#### AIM:
Please quote exactly the opening lines of the data, from the first line to the one where "obj: Object to settle." appears.

#### SUPPLIED RECORDS:
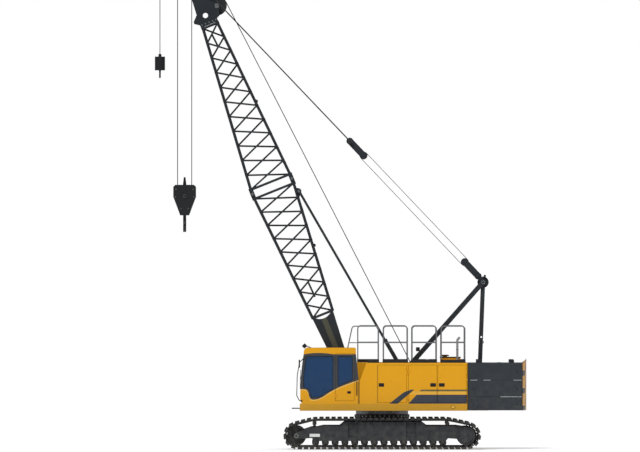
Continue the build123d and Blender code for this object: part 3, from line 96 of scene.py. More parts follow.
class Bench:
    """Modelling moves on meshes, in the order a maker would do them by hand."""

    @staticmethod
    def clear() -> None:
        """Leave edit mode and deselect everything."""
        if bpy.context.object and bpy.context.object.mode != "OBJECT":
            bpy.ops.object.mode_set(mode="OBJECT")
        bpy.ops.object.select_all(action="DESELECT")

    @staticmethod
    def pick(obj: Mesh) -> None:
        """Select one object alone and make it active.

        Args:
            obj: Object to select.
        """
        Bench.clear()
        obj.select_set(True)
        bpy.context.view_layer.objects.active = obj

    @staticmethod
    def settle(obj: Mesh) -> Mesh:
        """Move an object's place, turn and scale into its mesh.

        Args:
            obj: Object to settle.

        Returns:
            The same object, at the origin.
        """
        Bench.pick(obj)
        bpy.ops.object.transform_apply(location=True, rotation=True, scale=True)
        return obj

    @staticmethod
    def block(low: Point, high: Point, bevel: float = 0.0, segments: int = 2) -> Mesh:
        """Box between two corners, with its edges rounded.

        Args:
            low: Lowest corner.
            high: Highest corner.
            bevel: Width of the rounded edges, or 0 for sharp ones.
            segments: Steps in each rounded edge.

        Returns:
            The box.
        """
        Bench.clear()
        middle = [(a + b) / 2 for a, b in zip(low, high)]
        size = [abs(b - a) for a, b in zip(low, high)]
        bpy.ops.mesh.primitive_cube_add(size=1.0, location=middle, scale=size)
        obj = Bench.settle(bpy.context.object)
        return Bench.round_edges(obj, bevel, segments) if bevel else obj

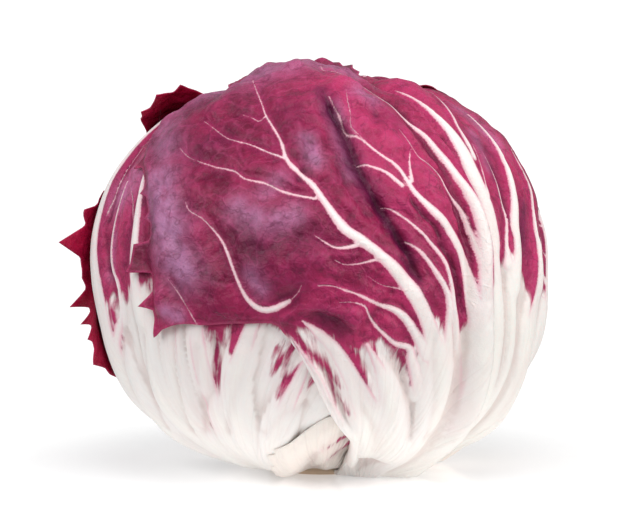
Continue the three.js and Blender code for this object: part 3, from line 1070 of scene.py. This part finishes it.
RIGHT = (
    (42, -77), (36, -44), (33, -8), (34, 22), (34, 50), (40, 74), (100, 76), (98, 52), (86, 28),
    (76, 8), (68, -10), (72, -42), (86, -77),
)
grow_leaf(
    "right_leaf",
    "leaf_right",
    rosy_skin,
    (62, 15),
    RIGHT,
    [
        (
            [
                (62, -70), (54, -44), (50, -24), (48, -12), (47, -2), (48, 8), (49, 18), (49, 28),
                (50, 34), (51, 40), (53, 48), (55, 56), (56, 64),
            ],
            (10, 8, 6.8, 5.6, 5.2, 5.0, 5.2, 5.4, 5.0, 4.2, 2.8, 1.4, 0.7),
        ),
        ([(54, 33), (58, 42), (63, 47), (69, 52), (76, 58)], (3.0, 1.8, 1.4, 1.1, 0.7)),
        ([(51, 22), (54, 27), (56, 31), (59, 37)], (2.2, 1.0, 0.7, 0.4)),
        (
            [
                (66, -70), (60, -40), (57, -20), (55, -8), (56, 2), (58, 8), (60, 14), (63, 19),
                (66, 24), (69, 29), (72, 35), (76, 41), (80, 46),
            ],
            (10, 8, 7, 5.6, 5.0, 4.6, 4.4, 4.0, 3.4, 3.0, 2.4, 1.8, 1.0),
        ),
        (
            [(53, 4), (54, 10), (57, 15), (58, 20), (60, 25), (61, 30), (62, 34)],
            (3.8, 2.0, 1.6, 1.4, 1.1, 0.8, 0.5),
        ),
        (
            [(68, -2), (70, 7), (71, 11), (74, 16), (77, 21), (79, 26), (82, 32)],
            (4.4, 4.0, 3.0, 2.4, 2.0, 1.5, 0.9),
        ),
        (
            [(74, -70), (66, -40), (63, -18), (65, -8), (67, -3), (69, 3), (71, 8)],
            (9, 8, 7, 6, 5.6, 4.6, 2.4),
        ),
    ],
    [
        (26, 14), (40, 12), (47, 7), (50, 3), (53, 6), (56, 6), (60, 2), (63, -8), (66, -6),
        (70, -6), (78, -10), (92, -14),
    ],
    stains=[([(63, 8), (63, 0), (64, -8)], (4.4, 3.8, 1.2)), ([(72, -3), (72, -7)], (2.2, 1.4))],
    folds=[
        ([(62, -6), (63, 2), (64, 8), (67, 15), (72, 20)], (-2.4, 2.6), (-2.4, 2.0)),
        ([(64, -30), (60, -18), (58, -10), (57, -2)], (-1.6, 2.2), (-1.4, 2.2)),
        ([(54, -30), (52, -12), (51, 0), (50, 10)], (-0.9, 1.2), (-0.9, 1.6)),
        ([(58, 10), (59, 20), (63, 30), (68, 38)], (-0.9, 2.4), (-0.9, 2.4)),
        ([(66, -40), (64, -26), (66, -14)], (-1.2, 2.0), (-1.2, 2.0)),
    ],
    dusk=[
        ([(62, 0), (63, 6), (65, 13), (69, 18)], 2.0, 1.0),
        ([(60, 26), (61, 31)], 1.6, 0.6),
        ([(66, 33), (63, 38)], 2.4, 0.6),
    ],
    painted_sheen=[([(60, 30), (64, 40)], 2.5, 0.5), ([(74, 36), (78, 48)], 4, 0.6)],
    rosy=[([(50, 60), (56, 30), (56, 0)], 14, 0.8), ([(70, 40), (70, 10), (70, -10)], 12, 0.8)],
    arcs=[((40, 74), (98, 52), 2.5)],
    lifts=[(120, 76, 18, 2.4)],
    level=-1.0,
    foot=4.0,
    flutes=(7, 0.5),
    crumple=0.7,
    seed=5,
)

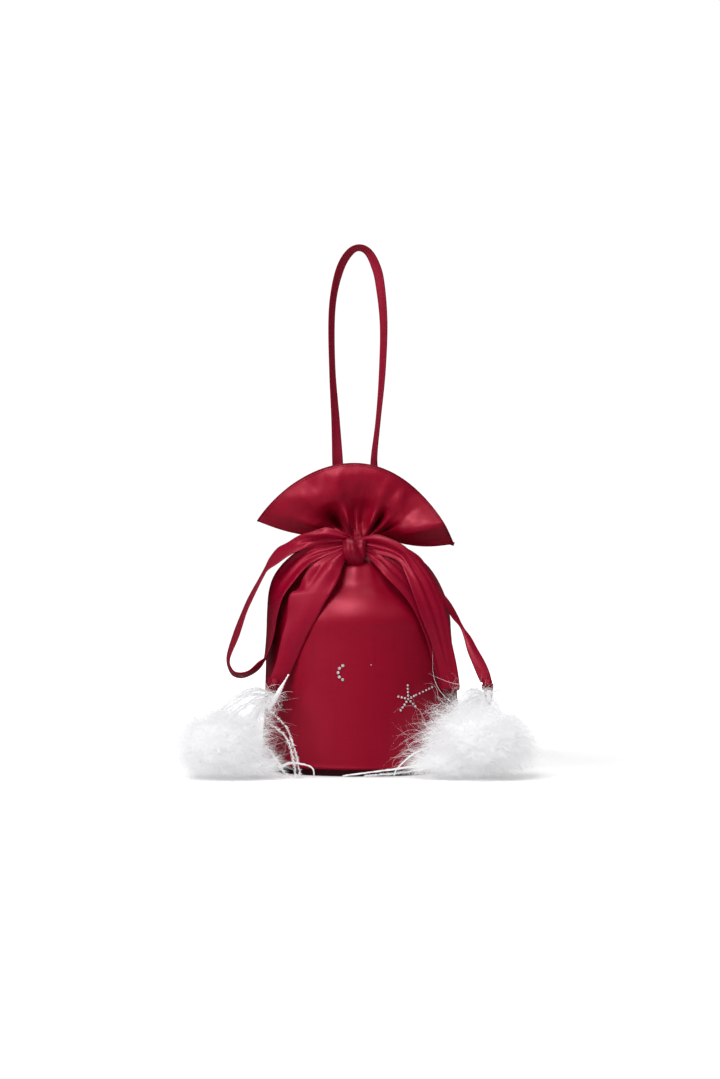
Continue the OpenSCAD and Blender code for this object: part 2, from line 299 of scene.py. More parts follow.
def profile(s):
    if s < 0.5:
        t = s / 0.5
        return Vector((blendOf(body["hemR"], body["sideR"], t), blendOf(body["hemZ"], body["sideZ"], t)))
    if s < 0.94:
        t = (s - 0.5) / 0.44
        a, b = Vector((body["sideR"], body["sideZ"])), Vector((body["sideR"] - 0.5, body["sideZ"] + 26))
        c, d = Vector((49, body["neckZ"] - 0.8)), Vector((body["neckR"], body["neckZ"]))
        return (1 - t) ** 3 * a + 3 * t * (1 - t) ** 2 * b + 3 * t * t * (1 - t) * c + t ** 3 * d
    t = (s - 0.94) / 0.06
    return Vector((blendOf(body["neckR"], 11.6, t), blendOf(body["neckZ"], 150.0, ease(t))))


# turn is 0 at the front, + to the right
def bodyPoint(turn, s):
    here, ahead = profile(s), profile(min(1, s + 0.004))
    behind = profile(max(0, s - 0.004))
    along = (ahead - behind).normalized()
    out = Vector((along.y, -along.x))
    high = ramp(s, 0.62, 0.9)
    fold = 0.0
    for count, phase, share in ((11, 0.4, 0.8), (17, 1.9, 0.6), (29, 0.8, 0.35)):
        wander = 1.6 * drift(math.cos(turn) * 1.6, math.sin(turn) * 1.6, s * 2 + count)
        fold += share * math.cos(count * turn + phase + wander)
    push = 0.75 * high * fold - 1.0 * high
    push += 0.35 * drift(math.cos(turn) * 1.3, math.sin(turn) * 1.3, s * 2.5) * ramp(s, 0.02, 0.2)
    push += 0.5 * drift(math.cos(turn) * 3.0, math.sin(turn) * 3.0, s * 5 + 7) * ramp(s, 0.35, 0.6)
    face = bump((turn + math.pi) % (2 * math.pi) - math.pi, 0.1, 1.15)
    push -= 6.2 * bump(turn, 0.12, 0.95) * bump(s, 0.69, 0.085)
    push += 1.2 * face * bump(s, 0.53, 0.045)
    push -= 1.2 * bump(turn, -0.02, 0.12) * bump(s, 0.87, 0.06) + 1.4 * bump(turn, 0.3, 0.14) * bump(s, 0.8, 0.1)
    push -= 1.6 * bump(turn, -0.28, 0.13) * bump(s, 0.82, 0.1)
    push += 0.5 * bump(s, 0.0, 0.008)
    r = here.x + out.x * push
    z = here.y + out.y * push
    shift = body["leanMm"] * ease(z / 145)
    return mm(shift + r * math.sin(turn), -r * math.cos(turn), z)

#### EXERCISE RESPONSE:
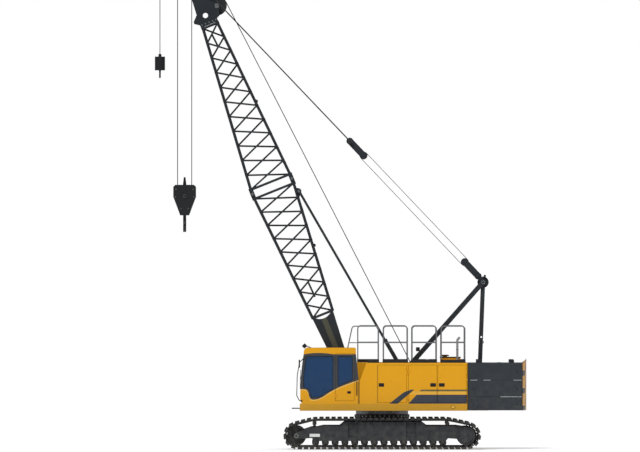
Continue the build123d and Blender code for this object: part 3, from line 96 of scene.py. More parts follow.
class Bench:
    """Modelling moves on meshes, in the order a maker would do them by hand."""

    @staticmethod
    def clear() -> None:
        """Leave edit mode and deselect everything."""
        if bpy.context.object and bpy.context.object.mode != "OBJECT":
            bpy.ops.object.mode_set(mode="OBJECT")
        bpy.ops.object.select_all(action="DESELECT")

    @staticmethod
    def pick(obj: Mesh) -> None:
        """Select one object alone and make it active.

        Args:
            obj: Object to select.
        """
        Bench.clear()
        obj.select_set(True)
        bpy.context.view_layer.objects.active = obj

    @staticmethod
    def settle(obj: Mesh) -> Mesh:
        """Move an object's place, turn and scale into its mesh.

        Args:
            obj: Object to settle.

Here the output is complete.